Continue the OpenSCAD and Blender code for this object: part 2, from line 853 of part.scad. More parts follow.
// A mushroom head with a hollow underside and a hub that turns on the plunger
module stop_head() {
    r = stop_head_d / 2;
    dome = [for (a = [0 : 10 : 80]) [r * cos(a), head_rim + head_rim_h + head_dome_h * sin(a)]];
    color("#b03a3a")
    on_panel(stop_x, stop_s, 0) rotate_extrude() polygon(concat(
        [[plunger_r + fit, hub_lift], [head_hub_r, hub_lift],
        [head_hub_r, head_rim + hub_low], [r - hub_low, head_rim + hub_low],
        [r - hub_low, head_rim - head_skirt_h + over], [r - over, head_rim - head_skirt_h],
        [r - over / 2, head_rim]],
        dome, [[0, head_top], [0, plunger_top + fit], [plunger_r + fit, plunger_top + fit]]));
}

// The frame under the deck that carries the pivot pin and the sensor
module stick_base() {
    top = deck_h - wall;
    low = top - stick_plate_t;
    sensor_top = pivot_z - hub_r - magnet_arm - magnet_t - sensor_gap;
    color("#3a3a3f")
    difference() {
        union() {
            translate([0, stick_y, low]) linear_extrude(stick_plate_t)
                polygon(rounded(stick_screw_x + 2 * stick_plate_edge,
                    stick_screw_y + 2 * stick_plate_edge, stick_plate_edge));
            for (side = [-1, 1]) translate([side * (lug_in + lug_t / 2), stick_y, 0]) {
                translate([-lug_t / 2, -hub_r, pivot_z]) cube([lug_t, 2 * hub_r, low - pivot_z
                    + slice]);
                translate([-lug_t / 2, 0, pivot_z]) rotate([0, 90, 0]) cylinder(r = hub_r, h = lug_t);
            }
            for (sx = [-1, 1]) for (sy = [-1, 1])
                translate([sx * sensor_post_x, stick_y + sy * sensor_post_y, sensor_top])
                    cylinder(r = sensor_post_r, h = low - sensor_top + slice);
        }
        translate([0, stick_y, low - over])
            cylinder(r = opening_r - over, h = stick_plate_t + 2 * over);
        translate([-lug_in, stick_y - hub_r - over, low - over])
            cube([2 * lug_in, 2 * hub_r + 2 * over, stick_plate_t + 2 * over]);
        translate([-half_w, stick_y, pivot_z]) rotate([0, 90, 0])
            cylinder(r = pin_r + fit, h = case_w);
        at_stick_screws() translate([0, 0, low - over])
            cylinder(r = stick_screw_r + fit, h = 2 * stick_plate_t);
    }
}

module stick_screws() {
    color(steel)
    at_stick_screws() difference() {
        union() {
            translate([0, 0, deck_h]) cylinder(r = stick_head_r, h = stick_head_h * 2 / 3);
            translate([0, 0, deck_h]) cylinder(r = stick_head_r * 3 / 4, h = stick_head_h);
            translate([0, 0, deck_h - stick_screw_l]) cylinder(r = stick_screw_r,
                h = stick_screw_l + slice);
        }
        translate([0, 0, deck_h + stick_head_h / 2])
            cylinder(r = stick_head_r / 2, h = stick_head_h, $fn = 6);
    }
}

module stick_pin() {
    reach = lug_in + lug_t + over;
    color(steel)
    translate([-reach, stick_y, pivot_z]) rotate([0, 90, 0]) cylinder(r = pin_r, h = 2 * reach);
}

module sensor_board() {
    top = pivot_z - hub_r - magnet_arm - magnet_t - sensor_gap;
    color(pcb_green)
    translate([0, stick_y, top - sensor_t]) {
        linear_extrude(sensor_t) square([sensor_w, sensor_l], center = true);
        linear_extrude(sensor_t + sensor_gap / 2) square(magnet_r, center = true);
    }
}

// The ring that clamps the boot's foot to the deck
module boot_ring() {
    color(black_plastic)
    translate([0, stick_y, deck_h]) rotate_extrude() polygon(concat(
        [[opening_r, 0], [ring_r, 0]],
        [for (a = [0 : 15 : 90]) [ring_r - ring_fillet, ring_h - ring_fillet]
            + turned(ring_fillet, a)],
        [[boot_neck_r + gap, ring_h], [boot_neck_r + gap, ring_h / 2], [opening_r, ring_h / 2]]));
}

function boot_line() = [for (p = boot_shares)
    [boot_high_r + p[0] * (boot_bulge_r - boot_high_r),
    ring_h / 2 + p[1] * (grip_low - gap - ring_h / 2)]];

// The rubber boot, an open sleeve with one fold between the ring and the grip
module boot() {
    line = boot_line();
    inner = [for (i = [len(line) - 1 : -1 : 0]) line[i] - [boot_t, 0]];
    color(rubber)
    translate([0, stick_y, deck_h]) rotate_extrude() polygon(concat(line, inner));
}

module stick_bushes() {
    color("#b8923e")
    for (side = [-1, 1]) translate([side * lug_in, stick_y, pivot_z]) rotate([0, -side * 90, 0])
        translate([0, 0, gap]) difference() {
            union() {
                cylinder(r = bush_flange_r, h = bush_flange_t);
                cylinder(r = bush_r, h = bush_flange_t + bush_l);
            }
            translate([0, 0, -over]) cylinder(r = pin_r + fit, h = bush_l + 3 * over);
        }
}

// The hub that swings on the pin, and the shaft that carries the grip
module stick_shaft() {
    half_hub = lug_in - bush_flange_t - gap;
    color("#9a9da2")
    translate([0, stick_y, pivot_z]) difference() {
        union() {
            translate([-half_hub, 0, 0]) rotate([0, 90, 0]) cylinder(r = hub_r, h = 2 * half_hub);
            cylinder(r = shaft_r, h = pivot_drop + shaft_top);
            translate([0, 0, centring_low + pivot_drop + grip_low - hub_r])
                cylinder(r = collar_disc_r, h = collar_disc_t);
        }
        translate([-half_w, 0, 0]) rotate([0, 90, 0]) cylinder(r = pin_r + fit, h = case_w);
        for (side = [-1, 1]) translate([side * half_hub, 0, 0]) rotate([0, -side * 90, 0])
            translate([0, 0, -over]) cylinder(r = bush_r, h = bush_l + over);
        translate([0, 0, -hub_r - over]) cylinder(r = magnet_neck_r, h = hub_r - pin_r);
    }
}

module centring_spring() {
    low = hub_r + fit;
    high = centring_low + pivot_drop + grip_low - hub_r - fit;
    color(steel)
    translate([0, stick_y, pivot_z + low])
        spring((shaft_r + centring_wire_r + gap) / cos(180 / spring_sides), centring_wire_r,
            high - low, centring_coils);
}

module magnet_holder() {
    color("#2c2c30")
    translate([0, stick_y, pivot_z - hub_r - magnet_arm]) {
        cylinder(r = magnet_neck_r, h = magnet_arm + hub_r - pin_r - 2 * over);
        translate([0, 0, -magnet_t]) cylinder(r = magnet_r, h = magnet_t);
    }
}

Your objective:
Transcribe all of the material exactly. Omit nothing.

Finished task:
Continue the OpenSCAD and Blender code for this object: part 2, from line 853 of part.scad. More parts follow.
// A mushroom head with a hollow underside and a hub that turns on the plunger
module stop_head() {
    r = stop_head_d / 2;
    dome = [for (a = [0 : 10 : 80]) [r * cos(a), head_rim + head_rim_h + head_dome_h * sin(a)]];
    color("#b03a3a")
    on_panel(stop_x, stop_s, 0) rotate_extrude() polygon(concat(
        [[plunger_r + fit, hub_lift], [head_hub_r, hub_lift],
        [head_hub_r, head_rim + hub_low], [r - hub_low, head_rim + hub_low],
        [r - hub_low, head_rim - head_skirt_h + over], [r - over, head_rim - head_skirt_h],
        [r - over / 2, head_rim]],
        dome, [[0, head_top], [0, plunger_top + fit], [plunger_r + fit, plunger_top + fit]]));
}

// The frame under the deck that carries the pivot pin and the sensor
module stick_base() {
    top = deck_h - wall;
    low = top - stick_plate_t;
    sensor_top = pivot_z - hub_r - magnet_arm - magnet_t - sensor_gap;
    color("#3a3a3f")
    difference() {
        union() {
            translate([0, stick_y, low]) linear_extrude(stick_plate_t)
                polygon(rounded(stick_screw_x + 2 * stick_plate_edge,
                    stick_screw_y + 2 * stick_plate_edge, stick_plate_edge));
            for (side = [-1, 1]) translate([side * (lug_in + lug_t / 2), stick_y, 0]) {
                translate([-lug_t / 2, -hub_r, pivot_z]) cube([lug_t, 2 * hub_r, low - pivot_z
                    + slice]);
                translate([-lug_t / 2, 0, pivot_z]) rotate([0, 90, 0]) cylinder(r = hub_r, h = lug_t);
            }
            for (sx = [-1, 1]) for (sy = [-1, 1])
                translate([sx * sensor_post_x, stick_y + sy * sensor_post_y, sensor_top])
                    cylinder(r = sensor_post_r, h = low - sensor_top + slice);
        }
        translate([0, stick_y, low - over])
            cylinder(r = opening_r - over, h = stick_plate_t + 2 * over);
        translate([-lug_in, stick_y - hub_r - over, low - over])
            cube([2 * lug_in, 2 * hub_r + 2 * over, stick_plate_t + 2 * over]);
        translate([-half_w, stick_y, pivot_z]) rotate([0, 90, 0])
            cylinder(r = pin_r + fit, h = case_w);
        at_stick_screws() translate([0, 0, low - over])
            cylinder(r = stick_screw_r + fit, h = 2 * stick_plate_t);
    }
}

module stick_screws() {
    color(steel)
    at_stick_screws() difference() {
        union() {
            translate([0, 0, deck_h]) cylinder(r = stick_head_r, h = stick_head_h * 2 / 3);
            translate([0, 0, deck_h]) cylinder(r = stick_head_r * 3 / 4, h = stick_head_h);
            translate([0, 0, deck_h - stick_screw_l]) cylinder(r = stick_screw_r,
                h = stick_screw_l + slice);
        }
        translate([0, 0, deck_h + stick_head_h / 2])
            cylinder(r = stick_head_r / 2, h = stick_head_h, $fn = 6);
    }
}

module stick_pin() {
    reach = lug_in + lug_t + over;
    color(steel)
    translate([-reach, stick_y, pivot_z]) rotate([0, 90, 0]) cylinder(r = pin_r, h = 2 * reach);
}

module sensor_board() {
    top = pivot_z - hub_r - magnet_arm - magnet_t - sensor_gap;
    color(pcb_green)
    translate([0, stick_y, top - sensor_t]) {
        linear_extrude(sensor_t) square([sensor_w, sensor_l], center = true);
        linear_extrude(sensor_t + sensor_gap / 2) square(magnet_r, center = true);
    }
}

// The ring that clamps the boot's foot to the deck
module boot_ring() {
    color(black_plastic)
    translate([0, stick_y, deck_h]) rotate_extrude() polygon(concat(
        [[opening_r, 0], [ring_r, 0]],
        [for (a = [0 : 15 : 90]) [ring_r - ring_fillet, ring_h - ring_fillet]
            + turned(ring_fillet, a)],
        [[boot_neck_r + gap, ring_h], [boot_neck_r + gap, ring_h / 2], [opening_r, ring_h / 2]]));
}

function boot_line() = [for (p = boot_shares)
    [boot_high_r + p[0] * (boot_bulge_r - boot_high_r),
    ring_h / 2 + p[1] * (grip_low - gap - ring_h / 2)]];

// The rubber boot, an open sleeve with one fold between the ring and the grip
module boot() {
    line = boot_line();
    inner = [for (i = [len(line) - 1 : -1 : 0]) line[i] - [boot_t, 0]];
    color(rubber)
    translate([0, stick_y, deck_h]) rotate_extrude() polygon(concat(line, inner));
}

module stick_bushes() {
    color("#b8923e")
    for (side = [-1, 1]) translate([side * lug_in, stick_y, pivot_z]) rotate([0, -side * 90, 0])
        translate([0, 0, gap]) difference() {
            union() {
                cylinder(r = bush_flange_r, h = bush_flange_t);
                cylinder(r = bush_r, h = bush_flange_t + bush_l);
            }
            translate([0, 0, -over]) cylinder(r = pin_r + fit, h = bush_l + 3 * over);
        }
}

// The hub that swings on the pin, and the shaft that carries the grip
module stick_shaft() {
    half_hub = lug_in - bush_flange_t - gap;
    color("#9a9da2")
    translate([0, stick_y, pivot_z]) difference() {
        union() {
            translate([-half_hub, 0, 0]) rotate([0, 90, 0]) cylinder(r = hub_r, h = 2 * half_hub);
            cylinder(r = shaft_r, h = pivot_drop + shaft_top);
            translate([0, 0, centring_low + pivot_drop + grip_low - hub_r])
                cylinder(r = collar_disc_r, h = collar_disc_t);
        }
        translate([-half_w, 0, 0]) rotate([0, 90, 0]) cylinder(r = pin_r + fit, h = case_w);
        for (side = [-1, 1]) translate([side * half_hub, 0, 0]) rotate([0, -side * 90, 0])
            translate([0, 0, -over]) cylinder(r = bush_r, h = bush_l + over);
        translate([0, 0, -hub_r - over]) cylinder(r = magnet_neck_r, h = hub_r - pin_r);
    }
}

module centring_spring() {
    low = hub_r + fit;
    high = centring_low + pivot_drop + grip_low - hub_r - fit;
    color(steel)
    translate([0, stick_y, pivot_z + low])
        spring((shaft_r + centring_wire_r + gap) / cos(180 / spring_sides), centring_wire_r,
            high - low, centring_coils);
}

module magnet_holder() {
    color("#2c2c30")
    translate([0, stick_y, pivot_z - hub_r - magnet_arm]) {
        cylinder(r = magnet_neck_r, h = magnet_arm + hub_r - pin_r - 2 * over);
        translate([0, 0, -magnet_t]) cylinder(r = magnet_r, h = magnet_t);
    }
}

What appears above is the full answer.